I believe we can do better, and I believe we can have software that’s truly optimized for helping you achieve your best results, every day.

To get there, I’m taking this formerly aimless blog and email newsletter and doing two things:

1. I’m focusing on software productivity. If you’re involved in building and shipping software, I’ll be talking about the tips and tricks to help increase your productivity. I’ll go into the tools we use and how to make those better, I’ll talk project management-y stuff, and I’ll be diving increasingly deeper into it, with you joining me on the journey. The content will range from mental mindset to technical topics and everything in between. We’ll talk about the squishy and the bits and bytes, sometimes in the same post.

2. I’m changing the frequency of emails from weekly to daily. This itself may seem weird — George couldn’t ship weekly — what makes us think he’s going to ship daily? Habits are hard to form, and infrequent habits are the hardest to keep. The goal is by instilling a daily habit it becomes easier to keep.

So what does this mean for you? If informative (and hopefully interesting) content on developer productivity is your jam, then you’re in the right place. If you build teams and build software, and you’re interested in spending less time spinning your wheels, you’re in the right place. If this isn’t your cup of tea, no worries, I get it.

I’d love to hear from you. What tools do you use to build software? What do you use to track work? What do you use to collaborate?

A Today Mindset

Life is overwhelming at times. For instance, my entire week I’ve been mentally preparing for a rehearsal dinner on Friday and a wedding out of town on Saturday, and how to juggle that with three kids, and the inevitable complications that arise when you ask children to sleep in unfamiliar spaces.  It has… shall we say, consumed my thoughts.  If you combine that with the current goings-on at Stack Overflow, it’s easy to get caught up and not get any work done.  If I’m being honest, my mind is also awash with the fact that the Nationals won NLDS game 5 last night in the 10th inning with a grand-slam from Howie Kendrick to make it 7-3, after being down 3-0 when I went to bed in the 4th inning.

But what about today? 

Today, I dive into Entity Framework in a hybrid code-first / locked-down change management scenario and build new functionality around email sending.  I’ve scoped the problem down to something I can get done today.

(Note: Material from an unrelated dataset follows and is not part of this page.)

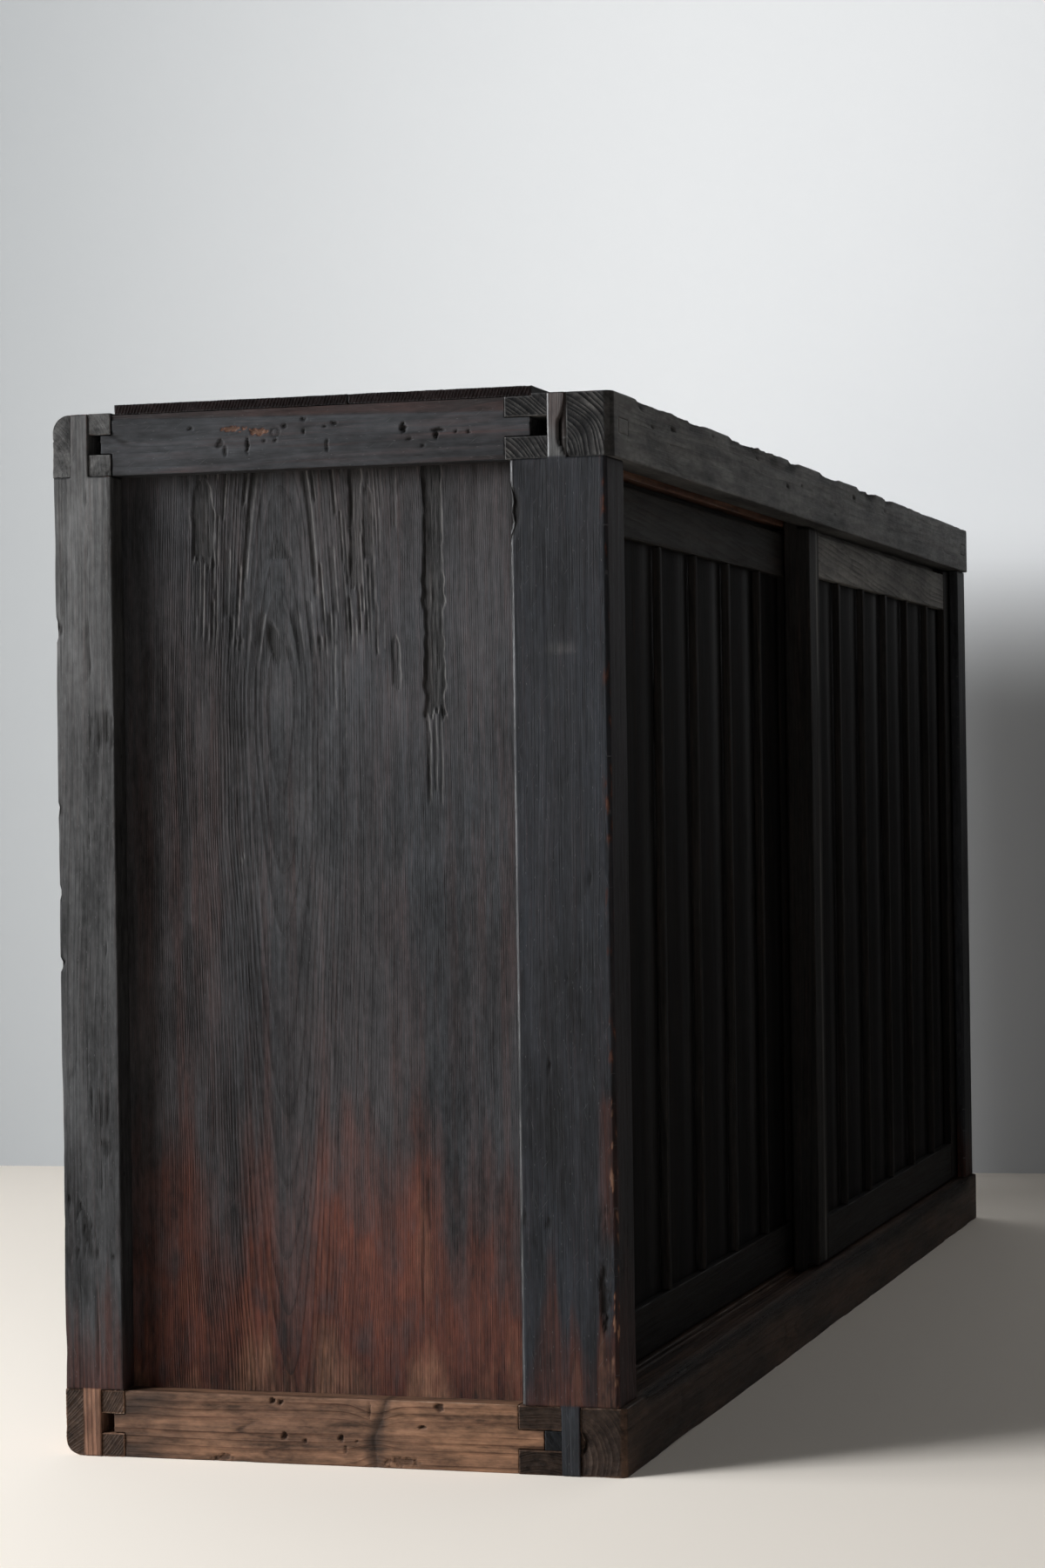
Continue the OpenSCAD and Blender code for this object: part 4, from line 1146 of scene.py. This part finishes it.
# %% Make the timbers
settings = {
    "left_front_post": dict(cell=(1.6, 1.2, 2.0), wide=4.5, corners=post_arrises(0, POST),
                            marks=front_post_marks, brown=front_post_brown, gloss=front_post_gloss,
                            relief=0.06, pale=front_post_pale),
    "left_back_post": dict(cell=(2.0, 1.2, 2.0), wide=4.5, marks=back_post_marks, relief=0.08,
                           brown=back_post_brown, pale=back_post_painted_light),
    "right_front_post": dict(cell=2.0, wide=7, corners=post_arrises(LENGTH, LENGTH - POST),
                             brown=smoke_line(120, 60, 76), pale=0.1, cracked=0.2),
    "right_back_post": dict(cell=2.0, wide=7, brown=smoke_line(120, 60, 78), cracked=0.3),
    "left_top_side_rail": dict(cell=(2.2, 1.1, 0.95), wide=1.1, relief=0.1, marks=top_side_rail_marks,
                               brown=top_side_rail_brown, rings=trunk(1, (-60, 905), 4.2, 6), chew=0.3,
                               pale=0.12, smoke=lambda x, y, z, way: 0.3 * unit(top_band(y, z) / 2 + 0.5)),
    "left_bottom_side_rail": dict(cell=(2.2, 1.1, 0.95), wide=1.1, marks=foot_side_rail_marks,
                                  rings=foot_side_rail_rings, chew=0.5, relief=0.15,
                                  smoke=foot_side_rail_smoke),
    "front_top_rail": dict(cell=(1.6, 1.5, 1.5), wide=6, corners=rail_ends("front_top_rail", 7),
                           marks=head_rail_marks, brown=head_rail_brown, smoke=head_rail_smoke, pale=1.0,
                           chew=0.5, rings=front_rail_rings((63, 854), (162, 787), 3.8, 3.4, 21)),
    "front_bottom_rail": dict(cell=(1.6, 1.5, 1.5), wide=6, corners=rail_ends("front_bottom_rail", 5),
                              marks=sill_marks, chew=0.8, smoke=sill_smoke,
                              rings=front_rail_rings((62, 10), (75, -60), 4.6, 3.2, 23)),
    "back_top_rail": dict(cell=(1.6, 1.5, 1.5), wide=7, corners=knocked_corner(HEIGHT, 17, 44),
                          end_share=0.35, pale=lambda x, y, z, way: 0.9 * end_face(way),
                          rings=trunk(0, (538, 852), 3.0, 25, 1.5), cracked=0.2),
    "back_bottom_rail": dict(cell=(1.6, 1.5, 1.5), wide=7, corners=knocked_corner(0, 18, 45),
                             rings=trunk(0, (560, 100), 2.6, 27, 1.5), chew=1.2),
    "joint_wedge": dict(cell=1.2, wide=2.0, chew=0.1),
    "rail_pegs": dict(cell=1.5, wide=3.0, chew=0.1, pale=0.9),
}
for door, pale_rail in (("left_door", 0.13), ("right_door", 1.0)):
    board_marks, board_sheen = cupped(door)
    for part in ("left_stile", "right_stile", "bottom_rail"):
        settings[f"{door}_{part}"] = dict(cell=2.2, wide=8, chew=0.4)
    settings[f"{door}_top_rail"] = dict(cell=2.0, wide=6, chew=0.4, pale=pale_rail, rings=sloping_lines,
                                        relief=0.25)
    settings[f"{door}_boards"] = dict(along=2, cell=(5, 2, 5), wide=12, chew=0.0, relief=0.1,
                                      marks=board_marks, gloss=board_sheen)
    for n in range(1, 6):
        settings[f"{door}_rib_{n}"] = dict(cell=1.6, wide=10, rounds=3, chew=0.15, relief=0.1, pale=rib_sides_painted_light)
settings["right_door_left_stile"]["pale"] = stile_arris_and_painted_light("right_door_left_stile")
for node in ("front_top_board", "back_top_board"):
    settings[node] = dict(cell=(2.0, 1.6, 1.6), wide=10, rings=thin_lines(3.1, 0.4, 31), chew=0.5,
                          relief=0.35, cracked=0.15)
for node in nodes:
    if any(word in node for word in ("bearer", "shelf", "floor_board", "stud", "back_board")):
        settings[node] = dict(cell=6.0, wide=30.0, chew=0.1, relief=0.1)

MANY_FACES = 60000
faces = 0
for node in nodes:
    if "side_panel" in node:
        continue
    piece = worn_timber(node, **settings.get(node, dict(cell=2.0, wide=8)))
    faces += len(piece.data.polygons)
    if len(piece.data.polygons) > MANY_FACES:
        print(node, len(piece.data.polygons), "faces")
print(faces, "faces in", len(nodes), "pieces")

# %% [markdown]
# ## Floor, wall and light
# The chest stands on a pale floor before a pale wall, beside a wide window on the left. The window is two
# area lamps, one of its own size and one wider for the sky, and they light the left end at a low angle,
# which is what makes the relief show. A third lamp and the world fill the rest a little. The wall's colour
# carries painted shade: it darkens towards its +Y end, on the window's side, and a painted shadow of the
# chest darkens it low down towards -Y. It can be seen from the front only, so it doesn't hide the chest
# from behind.


# %% Floor, wall and light
def stage_plane(name, corners, colour):
    """A plain plane, and its node tree for more to be added."""
    mesh = bpy.data.meshes.new(name)
    mesh.from_pydata(corners, [], [(0, 1, 2, 3)])
    plane = bpy.data.objects.new(name, mesh)
    scene.collection.objects.link(plane)
    material = bpy.data.materials.new(name)
    material.use_nodes = True
    surface = material.node_tree.nodes["Principled BSDF"]
    surface.inputs["Base Color"].default_value = (*colour, 1)
    surface.inputs["Roughness"].default_value = 0.85
    mesh.materials.append(material)
    return material.node_tree


def area_lamp(name, size, watts, colour, place, aim):
    """A rectangular lamp that faces a point."""
    lamp = bpy.data.lights.new(name, "AREA")
    lamp.shape = "RECTANGLE"
    lamp.size, lamp.size_y = size
    lamp.energy = watts
    lamp.color = colour
    holder = bpy.data.objects.new(name, lamp)
    holder.location = place
    holder.rotation_euler = (Vector(aim) - holder.location).to_track_quat("-Z", "Y").to_euler()
    scene.collection.objects.link(holder)


WALL_MIDDLE, WALL_HALF = Vector((1.42, 0, 0)), 7 * Vector((0.0892, -0.996, 0))
WALL_TOP = Vector((0, 0, 6))
FLOOR_TONE, WALL_TONE, WALL_PAINTED_SHADE_TONE = (0.95, 0.865, 0.765), (0.88, 0.885, 0.89), (0.26, 0.27, 0.275)
DAYLIGHT, LEFT_END = (0.94, 0.97, 1.0), (-0.6, -0.1, 0.45)

stage_plane("floor", [(-14, -14, 0), (14, -14, 0), (14, 14, 0), (-14, 14, 0)], FLOOR_TONE)
ends = [WALL_MIDDLE - WALL_HALF, WALL_MIDDLE + WALL_HALF]
tree = stage_plane("wall", [*ends, ends[1] + WALL_TOP, ends[0] + WALL_TOP], WALL_TONE)
surface = tree.nodes["Principled BSDF"]
place = tree.nodes.new("ShaderNodeSeparateXYZ")
tree.links.new(put(tree, "TexCoord", 3), place.inputs[0])
x, y, z = place.outputs
# Painted shade: the wall's colour darkens towards its +Y end, on the window's side.
tone = blended(tree, between(tree, y, -0.4, 1.9, kind="SMOOTHSTEP"), WALL_TONE, WALL_PAINTED_SHADE_TONE)
# Painted shadow of the chest: low on the wall and towards -Y, the colour is multiplied by 0.4.
low = between(tree, z, 0.68, 0.98, 1, 0, "SMOOTHSTEP")
beside = between(tree, y, -0.1, 0.3, 1, 0, "SMOOTHSTEP")
tone = blended(tree, product(tree, low, beside), tone, (0.4, 0.4, 0.4), "MULTIPLY")
tree.links.new(tone, surface.inputs["Base Color"])
clear = put(tree, "BsdfTransparent")
mixed = put(tree, "MixShader", ins={0: put(tree, "NewGeometry", 6), 1: surface.outputs[0], 2: clear})
tree.links.new(mixed, tree.nodes["Material Output"].inputs["Surface"])

area_lamp("window", (1.3, 1.7), 165, DAYLIGHT, (-3.1, 2.9, 1.8), LEFT_END)
area_lamp("sky", (3.1, 1.7), 130, DAYLIGHT, (-2.4, 3.0, 1.8), LEFT_END)
area_lamp("fill", (2.0, 2.0), 28, (1, 1, 1), (-5.0, -2.2, 0.6), (0, -0.2, 0.45))

scene.world = bpy.data.worlds.new("even light")
scene.world.use_nodes = True
background = scene.world.node_tree.nodes["Background"].inputs
background["Color"].default_value = (0.95, 0.97, 1.0, 1)
background["Strength"].default_value = 0.034
print("light ready")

It’s freeing in a way. I know that for the next several hours, the only thing I need to think about is that task before me. By the end of today, it will be done. Everything else, as they say, will keep.

Jira, showing the power of their kanban board — and its constant reminder of what we haven’t done.

TFS and JIRA don’t help in this regard.  If you look at the ‘board’ (if you’re doing Scrum or Kanban), you see what’s in the sprint backlog. You see what’s coming up, and you know that no matter what you get done today, there’s more after it.  You can see it. It’s ever-present. It doesn’t allow you to focus on what’s important — the right now. It is always in “sprint” view, showing you your work in relation to everything else the team needs to get done this sprint.

If you’re at work, you’re probably thinking about that right now — why am I reading this blog post when I have this story to finish?

While our tools have failed us, there’s something we can do to combat it.  This has helped me when I’ve made a conscious effort to allow it to.  

I make a deal with myself.

Forget about what you didn’t do yesterday. Forget about what you need to do tomorrow. And for just a few hours, forget about your todo list outside of the work.  For the next few hours, you have one thing to do. That next thing. Whatever it is. Focus on that, and shut the rest of it out of your mind. Just for a few hours. It’s the only thing that matters — for the moment. The rest of it will keep.